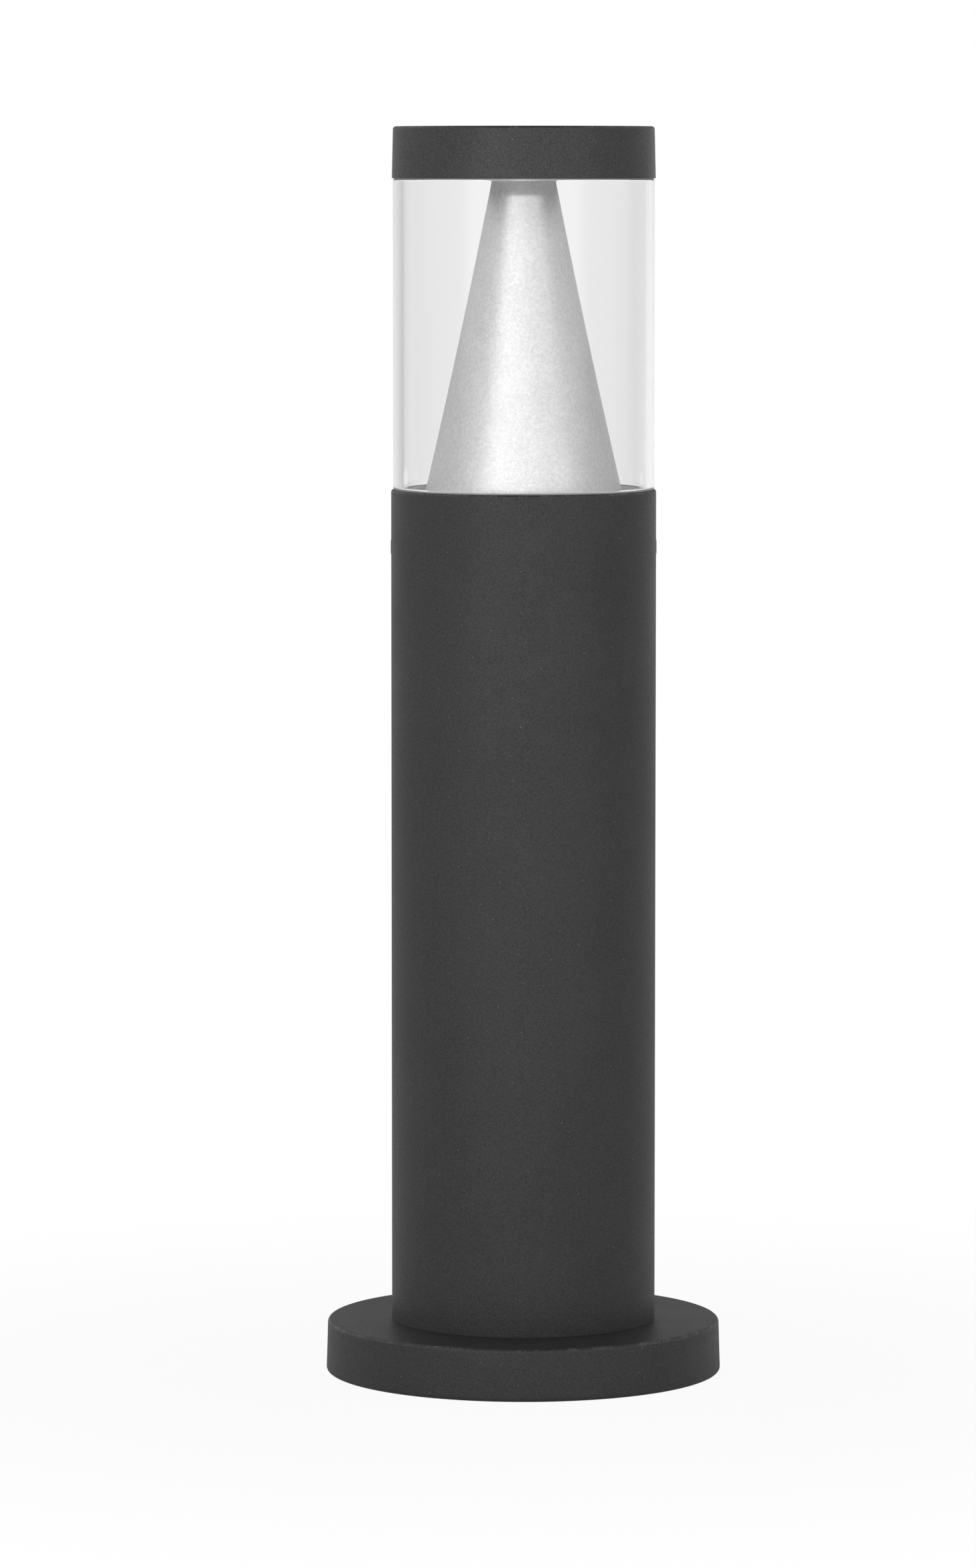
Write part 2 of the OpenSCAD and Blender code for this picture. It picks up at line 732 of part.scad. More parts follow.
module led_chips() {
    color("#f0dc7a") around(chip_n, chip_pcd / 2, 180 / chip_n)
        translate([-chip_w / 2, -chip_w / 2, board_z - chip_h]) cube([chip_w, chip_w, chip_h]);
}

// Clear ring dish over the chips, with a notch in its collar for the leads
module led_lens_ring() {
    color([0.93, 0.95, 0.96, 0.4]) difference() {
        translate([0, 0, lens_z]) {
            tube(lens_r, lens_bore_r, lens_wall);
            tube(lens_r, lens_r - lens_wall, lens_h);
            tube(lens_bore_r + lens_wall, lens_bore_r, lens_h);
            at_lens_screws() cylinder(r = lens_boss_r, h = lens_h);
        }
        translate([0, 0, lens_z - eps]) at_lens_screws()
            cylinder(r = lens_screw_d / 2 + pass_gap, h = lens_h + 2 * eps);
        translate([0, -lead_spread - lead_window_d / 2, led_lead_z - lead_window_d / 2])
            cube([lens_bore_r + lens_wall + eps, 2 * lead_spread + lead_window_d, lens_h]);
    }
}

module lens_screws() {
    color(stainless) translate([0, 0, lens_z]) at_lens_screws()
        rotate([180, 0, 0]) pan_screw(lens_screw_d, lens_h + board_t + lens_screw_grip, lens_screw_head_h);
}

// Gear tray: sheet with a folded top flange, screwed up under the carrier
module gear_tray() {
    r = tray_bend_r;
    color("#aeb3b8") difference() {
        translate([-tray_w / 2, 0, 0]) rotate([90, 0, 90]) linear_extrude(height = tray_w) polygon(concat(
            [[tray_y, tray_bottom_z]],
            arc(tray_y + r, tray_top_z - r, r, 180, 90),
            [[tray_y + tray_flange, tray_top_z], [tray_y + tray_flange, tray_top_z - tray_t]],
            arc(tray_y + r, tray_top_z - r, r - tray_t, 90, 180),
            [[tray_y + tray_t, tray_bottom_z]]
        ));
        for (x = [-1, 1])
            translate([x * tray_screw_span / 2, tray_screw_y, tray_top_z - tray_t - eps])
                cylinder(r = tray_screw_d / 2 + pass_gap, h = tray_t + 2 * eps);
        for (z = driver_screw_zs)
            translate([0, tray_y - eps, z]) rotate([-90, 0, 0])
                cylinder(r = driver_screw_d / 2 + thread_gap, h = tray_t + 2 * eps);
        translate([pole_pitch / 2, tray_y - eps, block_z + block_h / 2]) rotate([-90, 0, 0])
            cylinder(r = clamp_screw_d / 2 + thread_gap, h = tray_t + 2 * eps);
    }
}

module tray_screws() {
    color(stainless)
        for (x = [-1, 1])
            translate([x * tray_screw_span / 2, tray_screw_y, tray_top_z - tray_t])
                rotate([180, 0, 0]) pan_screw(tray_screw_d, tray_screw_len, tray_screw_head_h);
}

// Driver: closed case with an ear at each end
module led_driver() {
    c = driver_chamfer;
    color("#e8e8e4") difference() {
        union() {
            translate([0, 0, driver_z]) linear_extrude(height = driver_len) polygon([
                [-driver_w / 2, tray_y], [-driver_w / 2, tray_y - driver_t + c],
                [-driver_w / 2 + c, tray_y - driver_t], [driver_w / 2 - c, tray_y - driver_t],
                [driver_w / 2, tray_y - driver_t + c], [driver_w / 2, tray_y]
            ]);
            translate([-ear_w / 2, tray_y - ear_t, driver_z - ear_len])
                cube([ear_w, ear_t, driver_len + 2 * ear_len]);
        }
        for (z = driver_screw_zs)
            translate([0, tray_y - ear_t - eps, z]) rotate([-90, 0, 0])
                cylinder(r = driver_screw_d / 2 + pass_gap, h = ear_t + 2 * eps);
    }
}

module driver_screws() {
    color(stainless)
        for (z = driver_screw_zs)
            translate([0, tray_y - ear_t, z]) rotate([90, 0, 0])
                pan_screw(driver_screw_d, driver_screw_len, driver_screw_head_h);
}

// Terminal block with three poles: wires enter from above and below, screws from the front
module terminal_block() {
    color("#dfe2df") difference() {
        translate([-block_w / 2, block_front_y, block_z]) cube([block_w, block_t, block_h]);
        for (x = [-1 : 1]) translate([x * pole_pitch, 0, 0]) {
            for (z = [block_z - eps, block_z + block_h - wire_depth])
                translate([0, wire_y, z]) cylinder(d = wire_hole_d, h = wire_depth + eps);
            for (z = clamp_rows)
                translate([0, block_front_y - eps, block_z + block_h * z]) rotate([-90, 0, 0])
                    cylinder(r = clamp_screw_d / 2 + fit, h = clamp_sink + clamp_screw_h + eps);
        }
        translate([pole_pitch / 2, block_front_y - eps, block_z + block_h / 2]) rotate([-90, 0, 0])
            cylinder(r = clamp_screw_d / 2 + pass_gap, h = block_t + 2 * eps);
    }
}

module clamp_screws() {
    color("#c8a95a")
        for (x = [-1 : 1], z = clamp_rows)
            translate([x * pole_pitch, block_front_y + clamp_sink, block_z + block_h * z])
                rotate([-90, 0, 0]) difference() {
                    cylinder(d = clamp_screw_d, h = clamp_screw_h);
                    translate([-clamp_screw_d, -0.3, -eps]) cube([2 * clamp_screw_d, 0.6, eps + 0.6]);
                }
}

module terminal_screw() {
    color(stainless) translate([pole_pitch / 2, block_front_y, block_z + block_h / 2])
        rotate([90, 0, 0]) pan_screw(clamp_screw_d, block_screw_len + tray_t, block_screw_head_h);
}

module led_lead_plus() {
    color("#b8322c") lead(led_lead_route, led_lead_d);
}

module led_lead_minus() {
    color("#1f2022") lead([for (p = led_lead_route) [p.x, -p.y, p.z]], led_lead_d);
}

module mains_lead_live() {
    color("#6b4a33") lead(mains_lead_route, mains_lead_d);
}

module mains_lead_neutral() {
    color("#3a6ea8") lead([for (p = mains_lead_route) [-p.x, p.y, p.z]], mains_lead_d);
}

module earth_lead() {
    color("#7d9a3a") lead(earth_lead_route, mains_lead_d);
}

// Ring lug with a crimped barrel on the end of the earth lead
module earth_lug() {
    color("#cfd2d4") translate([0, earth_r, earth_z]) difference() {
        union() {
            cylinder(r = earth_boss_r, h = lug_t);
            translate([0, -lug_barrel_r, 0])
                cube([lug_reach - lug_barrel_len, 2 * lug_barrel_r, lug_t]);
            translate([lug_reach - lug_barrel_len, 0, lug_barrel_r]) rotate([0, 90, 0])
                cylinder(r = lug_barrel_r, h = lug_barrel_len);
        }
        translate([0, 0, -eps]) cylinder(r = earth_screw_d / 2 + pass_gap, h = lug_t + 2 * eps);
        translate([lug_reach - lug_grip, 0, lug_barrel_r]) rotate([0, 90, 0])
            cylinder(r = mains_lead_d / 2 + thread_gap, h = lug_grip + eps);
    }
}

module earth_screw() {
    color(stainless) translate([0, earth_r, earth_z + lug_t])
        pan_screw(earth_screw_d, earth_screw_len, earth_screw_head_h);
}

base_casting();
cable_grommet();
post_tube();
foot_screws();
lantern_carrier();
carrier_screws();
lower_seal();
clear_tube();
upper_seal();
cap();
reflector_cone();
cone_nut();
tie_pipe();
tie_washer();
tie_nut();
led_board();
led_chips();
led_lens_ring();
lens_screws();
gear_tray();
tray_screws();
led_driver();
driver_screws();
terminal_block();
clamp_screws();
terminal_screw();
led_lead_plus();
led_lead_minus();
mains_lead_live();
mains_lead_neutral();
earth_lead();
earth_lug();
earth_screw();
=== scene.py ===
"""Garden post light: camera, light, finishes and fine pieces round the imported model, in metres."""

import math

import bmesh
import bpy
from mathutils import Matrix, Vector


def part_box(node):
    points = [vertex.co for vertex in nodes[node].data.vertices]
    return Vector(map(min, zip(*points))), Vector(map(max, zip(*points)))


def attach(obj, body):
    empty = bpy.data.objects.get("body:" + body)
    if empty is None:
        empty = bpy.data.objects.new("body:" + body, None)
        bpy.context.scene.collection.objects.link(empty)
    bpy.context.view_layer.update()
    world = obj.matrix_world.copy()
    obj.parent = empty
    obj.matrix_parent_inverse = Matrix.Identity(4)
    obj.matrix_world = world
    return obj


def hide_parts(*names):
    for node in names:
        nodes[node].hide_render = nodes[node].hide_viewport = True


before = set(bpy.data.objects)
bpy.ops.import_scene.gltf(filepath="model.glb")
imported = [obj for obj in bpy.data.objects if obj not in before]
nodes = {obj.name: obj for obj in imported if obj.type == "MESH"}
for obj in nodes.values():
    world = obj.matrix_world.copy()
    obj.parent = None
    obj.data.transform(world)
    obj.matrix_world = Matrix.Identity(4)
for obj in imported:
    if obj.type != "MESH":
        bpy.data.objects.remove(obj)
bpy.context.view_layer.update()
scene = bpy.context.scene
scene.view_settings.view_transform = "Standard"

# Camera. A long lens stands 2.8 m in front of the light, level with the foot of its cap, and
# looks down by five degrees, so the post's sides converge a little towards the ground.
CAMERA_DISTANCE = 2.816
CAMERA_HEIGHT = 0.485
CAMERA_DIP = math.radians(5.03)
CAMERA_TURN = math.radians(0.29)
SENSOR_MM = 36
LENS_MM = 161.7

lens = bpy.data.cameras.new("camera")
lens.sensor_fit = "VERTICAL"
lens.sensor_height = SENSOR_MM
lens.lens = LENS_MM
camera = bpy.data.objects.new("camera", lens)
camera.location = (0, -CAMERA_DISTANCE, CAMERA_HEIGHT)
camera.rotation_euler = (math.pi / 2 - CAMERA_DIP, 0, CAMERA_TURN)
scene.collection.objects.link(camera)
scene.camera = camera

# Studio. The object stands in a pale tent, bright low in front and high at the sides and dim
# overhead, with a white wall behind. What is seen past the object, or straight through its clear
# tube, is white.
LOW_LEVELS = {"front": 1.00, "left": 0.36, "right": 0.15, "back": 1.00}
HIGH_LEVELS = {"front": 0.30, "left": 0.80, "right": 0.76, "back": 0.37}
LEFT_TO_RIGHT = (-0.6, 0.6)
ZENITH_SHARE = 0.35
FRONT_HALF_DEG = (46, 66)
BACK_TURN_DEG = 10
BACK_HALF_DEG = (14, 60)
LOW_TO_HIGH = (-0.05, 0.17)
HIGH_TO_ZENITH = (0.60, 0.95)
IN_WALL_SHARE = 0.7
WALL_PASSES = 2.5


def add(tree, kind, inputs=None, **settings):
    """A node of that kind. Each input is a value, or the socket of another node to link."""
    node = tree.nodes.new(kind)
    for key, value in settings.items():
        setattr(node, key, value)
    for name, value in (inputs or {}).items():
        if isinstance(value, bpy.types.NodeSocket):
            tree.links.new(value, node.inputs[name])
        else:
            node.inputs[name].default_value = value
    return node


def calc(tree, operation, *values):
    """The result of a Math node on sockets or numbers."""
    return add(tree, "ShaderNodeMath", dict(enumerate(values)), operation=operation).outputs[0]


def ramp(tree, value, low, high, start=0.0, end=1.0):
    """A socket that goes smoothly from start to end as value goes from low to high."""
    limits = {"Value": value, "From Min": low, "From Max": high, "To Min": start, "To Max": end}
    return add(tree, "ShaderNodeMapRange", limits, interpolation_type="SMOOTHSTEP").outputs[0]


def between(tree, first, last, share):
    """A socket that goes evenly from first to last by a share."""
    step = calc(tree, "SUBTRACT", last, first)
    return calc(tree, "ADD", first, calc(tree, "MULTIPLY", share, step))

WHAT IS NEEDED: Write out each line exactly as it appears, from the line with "base_casting();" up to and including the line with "in imported if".

FINAL ANSWER:
base_casting();
cable_grommet();
post_tube();
foot_screws();
lantern_carrier();
carrier_screws();
lower_seal();
clear_tube();
upper_seal();
cap();
reflector_cone();
cone_nut();
tie_pipe();
tie_washer();
tie_nut();
led_board();
led_chips();
led_lens_ring();
lens_screws();
gear_tray();
tray_screws();
led_driver();
driver_screws();
terminal_block();
clamp_screws();
terminal_screw();
led_lead_plus();
led_lead_minus();
mains_lead_live();
mains_lead_neutral();
earth_lead();
earth_lug();
earth_screw();
=== scene.py ===
"""Garden post light: camera, light, finishes and fine pieces round the imported model, in metres."""

import math

import bmesh
import bpy
from mathutils import Matrix, Vector


def part_box(node):
    points = [vertex.co for vertex in nodes[node].data.vertices]
    return Vector(map(min, zip(*points))), Vector(map(max, zip(*points)))


def attach(obj, body):
    empty = bpy.data.objects.get("body:" + body)
    if empty is None:
        empty = bpy.data.objects.new("body:" + body, None)
        bpy.context.scene.collection.objects.link(empty)
    bpy.context.view_layer.update()
    world = obj.matrix_world.copy()
    obj.parent = empty
    obj.matrix_parent_inverse = Matrix.Identity(4)
    obj.matrix_world = world
    return obj


def hide_parts(*names):
    for node in names:
        nodes[node].hide_render = nodes[node].hide_viewport = True


before = set(bpy.data.objects)
bpy.ops.import_scene.gltf(filepath="model.glb")
imported = [obj for obj in bpy.data.objects if obj not in before]
nodes = {obj.name: obj for obj in imported if obj.type == "MESH"}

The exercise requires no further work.